At any rate, I consider it a privilege to get to know another species so intimately. One of the wonderful surprises of farming/shepherding is sharing time with so different a form of life, connecting in a rare way with a (now) rare creature. When I lived in the suburbs, I had no idea that the lives of a sheep could contain such small but interesting dramas. The same could be said for the chickens, who also have their own kind of “intelligence”, their own inner worlds. (Maybe these worlds are limited to scratch and lay, peck and pecking order, but it they are much more full than you’d expect.)

And yes, I know I risk being anthropomorphic when I speak of sheep “friendships” or the “inner worlds” of chickens, but life is a lot more mysterious than we give it credit for. Why not?

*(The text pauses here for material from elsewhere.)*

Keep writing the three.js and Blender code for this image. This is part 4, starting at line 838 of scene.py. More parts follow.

Wednesday, January 9, 2008

Magic by the Skein


Yesterday, I picked up Joe and two of his buddies at preschool and returned to find three boxes of long awaited yarn-- fresh from the fiber mill-- on the porch! Dan and had I sent off these fleeces quite some time ago and so, for a moment or two, it was Christmas in January around here.

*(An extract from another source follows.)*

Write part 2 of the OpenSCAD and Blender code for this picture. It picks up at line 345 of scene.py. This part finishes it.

Such a joy to see the way the flock's subtle colors translate into beautiful, unique yarn and roving! Delving into each new bag, I'd murmur "Oh, it's Maya's, or Copper's or Leela's. Oooh, Wow!" The three four-year-olds just shrugged and wandered off to build a "parking lot" in the snow off the front porch steps. But for me, that moment held more than a little magic. Like our cherished lambs, these skeins embody so much labor and love. We muck and repair and clip and nourish; we eke hay money from our impossible budget, and equipment and supplements and vet bills; we debate and discuss and strategize (well, there's not soooo much strategizing...); we suffer heartbreak, or pasture breaches or ramly insults; we leave the kids to entertain themselves more often than we should; we work long hours far from home, and return to find ourselves hip deep in farmyard dramas of every stripe.... And we wouldn't have it any other way. This beautiful fiber embodies all of that. What's more: It will be the foundation for a whole other sort of labor, a sweater or blanket or some other cherished item with a whole new set of stories to tell. "Pretty cool" doesn't even begin to cover it.


I wonder if I will always feel that little bit of magic, even when I'm an old hand, opening up my fiftieth box of fiber. I hope so!

And, if I do say so myself, our sheep make beautiful fiber! It is soft and warm, and the natural color, unique for each ewe and ram, is really amazing.

We are hoping to get the yarn and roving up on the farm website shortly-- and much jazzier photos too. But, for now, here are a few "kitchen table" pictures just because I am so darn proud!

Saturday, January 5, 2008

Home again, home again....


Well, aside from a weeklong walkabout by our polled flock and a fence breech by the eager young Charlie Bucket, Maggie's Farm more or less survived our absence. The polled flock sure did have a big sheep party in the forbidden section of the barn though! Hay everywhere! And they ate a hardwon month's worth of bales. So, first day back, Dan was ferrying replacements up our hill in the minivan and then sledding them down to the barn. Such is life without the ATV (majorly broken) and a farm truck. It took us a full day to re-order and organize. But we are, more or less, back in gear.

One casualty of the frigid New Year was our trusty barn water pump. Hopefully, the -6 degree temperatures caused only temporary damage. If the pump is really, really, broken, we are in for a loooonnnnng, heavy winter!